Secondo i giudici, la sera della vigilia di Natale del 2005 ad Arcore, Berlusconi ascoltò "attraverso il computer, senza alcun addormentamento (...)", la registrazione audio della telefonata intercettata tra Fassino e Consorte, poi pubblicata sul Giornale. In un passaggio delle motivazioni della sentenza si fa riferimento al fatto che alcuni imputati hanno sostenuto che l’ex premier aveva gli occhi chiusi mentre veniva fatta ascoltare la telefonata. "Va inoltre considerato il periodo in cui venne effettuata la pubblicazione - continua la sentenza - a quattro mesi dalle elezioni e nel pieno delle vacanze natalizie, periodo di scarsa affluenza di notizie politiche più importanti: l’interesse politico delle intercettazioni era pertanto evidente così come la volontà di darvi risalto". I giudici del tribunale di Milano nel condannare il Cavaliere a un anno di reclusione hanno ritenuto di non concedere le attenuanti generiche all’ex presidente del Consiglio tenendo conto della "sua qualità di pubblico ufficiale" e della "lesività della condotta nei confronti della pubblica amministrazione".

Basta leggere la sentenza per capire che quello costruito dai giudici è un castello di sabbia. "Nel Paese in cui il segreto d’ufficio è una barzelletta, nel Paese in cui non si mai voluto accertare gli affari sporchi dietro la scalata di Unipol a Bnl, nel Paese in cui le vicende che hanno coinvolto Penati sono state provvidenzialmente prescritte - tuona il ppl Sandro Bondi - si condanna un leader politico sulla base di motivazioni surreali per concorso in rivelazione di segreto d’ufficio".

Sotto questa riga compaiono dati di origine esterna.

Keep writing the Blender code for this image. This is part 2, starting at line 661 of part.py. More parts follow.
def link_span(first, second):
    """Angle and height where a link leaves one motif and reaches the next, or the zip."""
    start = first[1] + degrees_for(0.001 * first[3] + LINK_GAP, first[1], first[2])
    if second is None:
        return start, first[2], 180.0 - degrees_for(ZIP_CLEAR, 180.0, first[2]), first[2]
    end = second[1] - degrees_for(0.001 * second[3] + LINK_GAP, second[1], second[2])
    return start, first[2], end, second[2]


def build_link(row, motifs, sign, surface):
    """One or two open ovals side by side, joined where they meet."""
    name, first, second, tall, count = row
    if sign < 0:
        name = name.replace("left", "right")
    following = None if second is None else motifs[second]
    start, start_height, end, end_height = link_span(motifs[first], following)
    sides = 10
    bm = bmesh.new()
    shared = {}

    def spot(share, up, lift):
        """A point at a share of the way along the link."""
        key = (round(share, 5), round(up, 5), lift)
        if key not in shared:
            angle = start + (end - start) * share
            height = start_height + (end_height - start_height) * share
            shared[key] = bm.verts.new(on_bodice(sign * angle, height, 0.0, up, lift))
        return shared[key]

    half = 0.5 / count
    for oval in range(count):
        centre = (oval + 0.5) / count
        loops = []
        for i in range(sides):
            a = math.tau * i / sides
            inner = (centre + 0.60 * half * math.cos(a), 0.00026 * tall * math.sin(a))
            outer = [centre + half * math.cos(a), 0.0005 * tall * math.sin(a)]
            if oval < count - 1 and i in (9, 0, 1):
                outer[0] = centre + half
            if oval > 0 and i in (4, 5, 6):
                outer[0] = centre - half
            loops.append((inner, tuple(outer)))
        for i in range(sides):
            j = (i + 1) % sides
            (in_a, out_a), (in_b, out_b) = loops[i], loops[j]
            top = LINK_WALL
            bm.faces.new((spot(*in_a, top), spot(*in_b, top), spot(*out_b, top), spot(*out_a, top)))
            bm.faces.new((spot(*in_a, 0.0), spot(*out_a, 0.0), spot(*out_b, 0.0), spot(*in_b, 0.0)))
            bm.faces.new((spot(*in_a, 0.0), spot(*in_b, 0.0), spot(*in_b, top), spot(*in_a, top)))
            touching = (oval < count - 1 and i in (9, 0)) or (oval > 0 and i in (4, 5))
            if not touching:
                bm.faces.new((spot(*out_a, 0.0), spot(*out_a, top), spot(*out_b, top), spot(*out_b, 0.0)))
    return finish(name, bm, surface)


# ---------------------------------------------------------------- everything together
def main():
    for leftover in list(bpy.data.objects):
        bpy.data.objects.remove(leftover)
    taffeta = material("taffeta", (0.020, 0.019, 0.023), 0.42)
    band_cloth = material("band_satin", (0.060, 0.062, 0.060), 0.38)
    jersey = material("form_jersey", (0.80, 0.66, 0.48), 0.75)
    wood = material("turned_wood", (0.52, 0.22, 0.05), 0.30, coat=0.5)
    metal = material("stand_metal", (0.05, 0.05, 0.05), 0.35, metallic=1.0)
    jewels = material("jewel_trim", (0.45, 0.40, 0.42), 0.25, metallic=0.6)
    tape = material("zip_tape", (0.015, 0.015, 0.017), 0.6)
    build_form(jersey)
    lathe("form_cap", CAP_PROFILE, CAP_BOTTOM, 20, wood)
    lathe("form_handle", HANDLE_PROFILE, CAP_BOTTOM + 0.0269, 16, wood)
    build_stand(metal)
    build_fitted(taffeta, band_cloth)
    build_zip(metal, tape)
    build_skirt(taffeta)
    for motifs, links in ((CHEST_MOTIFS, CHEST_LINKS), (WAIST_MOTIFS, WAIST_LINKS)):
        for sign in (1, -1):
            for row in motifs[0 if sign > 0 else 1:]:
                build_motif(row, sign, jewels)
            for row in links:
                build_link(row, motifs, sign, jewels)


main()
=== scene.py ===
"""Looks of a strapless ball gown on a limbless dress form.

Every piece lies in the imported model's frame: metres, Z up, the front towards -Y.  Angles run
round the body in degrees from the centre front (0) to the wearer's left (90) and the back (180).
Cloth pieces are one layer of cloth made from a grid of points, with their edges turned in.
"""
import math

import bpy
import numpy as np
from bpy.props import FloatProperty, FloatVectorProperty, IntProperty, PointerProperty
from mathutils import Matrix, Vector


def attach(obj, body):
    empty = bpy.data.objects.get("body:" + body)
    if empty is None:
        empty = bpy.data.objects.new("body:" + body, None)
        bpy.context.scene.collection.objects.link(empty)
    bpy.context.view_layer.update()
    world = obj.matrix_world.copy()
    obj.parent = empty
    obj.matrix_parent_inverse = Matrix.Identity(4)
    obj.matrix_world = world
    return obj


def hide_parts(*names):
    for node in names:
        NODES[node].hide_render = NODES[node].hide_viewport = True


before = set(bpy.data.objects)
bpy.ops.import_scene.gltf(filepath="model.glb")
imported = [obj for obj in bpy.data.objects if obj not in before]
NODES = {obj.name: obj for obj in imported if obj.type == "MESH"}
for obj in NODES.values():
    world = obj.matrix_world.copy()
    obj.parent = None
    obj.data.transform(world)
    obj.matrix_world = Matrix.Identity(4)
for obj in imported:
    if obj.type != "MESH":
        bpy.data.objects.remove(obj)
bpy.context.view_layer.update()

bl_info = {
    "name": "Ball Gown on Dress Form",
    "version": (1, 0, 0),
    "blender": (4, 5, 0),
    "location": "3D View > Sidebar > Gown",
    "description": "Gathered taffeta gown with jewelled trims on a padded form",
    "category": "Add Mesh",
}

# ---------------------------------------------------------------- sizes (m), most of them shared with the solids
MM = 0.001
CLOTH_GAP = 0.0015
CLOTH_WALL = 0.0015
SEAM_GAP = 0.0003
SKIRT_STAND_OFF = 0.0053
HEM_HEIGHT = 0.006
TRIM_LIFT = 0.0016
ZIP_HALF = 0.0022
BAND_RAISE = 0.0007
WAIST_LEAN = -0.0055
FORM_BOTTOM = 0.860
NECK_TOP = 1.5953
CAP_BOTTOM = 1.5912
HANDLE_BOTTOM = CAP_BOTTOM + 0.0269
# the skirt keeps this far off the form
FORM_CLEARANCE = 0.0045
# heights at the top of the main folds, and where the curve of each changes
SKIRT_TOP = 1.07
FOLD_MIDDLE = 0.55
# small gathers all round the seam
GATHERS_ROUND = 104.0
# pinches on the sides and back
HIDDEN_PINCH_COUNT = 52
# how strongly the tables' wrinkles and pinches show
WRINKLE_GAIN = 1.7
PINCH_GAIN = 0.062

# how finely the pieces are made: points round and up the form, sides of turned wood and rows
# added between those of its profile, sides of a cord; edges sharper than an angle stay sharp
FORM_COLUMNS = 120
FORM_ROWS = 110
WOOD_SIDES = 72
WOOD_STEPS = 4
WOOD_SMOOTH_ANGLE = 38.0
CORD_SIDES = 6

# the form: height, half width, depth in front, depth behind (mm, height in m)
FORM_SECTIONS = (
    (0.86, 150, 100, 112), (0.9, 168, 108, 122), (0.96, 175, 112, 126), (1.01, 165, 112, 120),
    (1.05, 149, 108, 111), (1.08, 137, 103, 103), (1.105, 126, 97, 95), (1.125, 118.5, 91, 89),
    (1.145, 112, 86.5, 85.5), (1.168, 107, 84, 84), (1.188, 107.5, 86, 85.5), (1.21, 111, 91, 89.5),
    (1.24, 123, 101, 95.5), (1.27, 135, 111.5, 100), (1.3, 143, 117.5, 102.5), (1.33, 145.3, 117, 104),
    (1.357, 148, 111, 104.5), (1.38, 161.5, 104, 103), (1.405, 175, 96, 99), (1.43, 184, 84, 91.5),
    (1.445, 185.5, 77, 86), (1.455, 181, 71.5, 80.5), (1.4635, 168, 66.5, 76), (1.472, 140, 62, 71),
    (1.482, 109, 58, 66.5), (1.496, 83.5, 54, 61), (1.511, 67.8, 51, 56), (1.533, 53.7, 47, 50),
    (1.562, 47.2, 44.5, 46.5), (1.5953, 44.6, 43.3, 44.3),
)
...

"Le motivazioni della sentenza dimostrano ancora una volta la impossibilità di celebrare dei processi a Silvio Berlusconi a Milano", affermano i legali del Cav, Niccolò Ghedini e Piero Longo secondo cui non manca la "logica giuridica" nella sentenza, "Tale decisione appare ancor più straordinaria visto che ad un incensurato si negano non solo le attenuanti generiche ma anche la sospensione condizionale, confermando vieppiù il pregiudizio".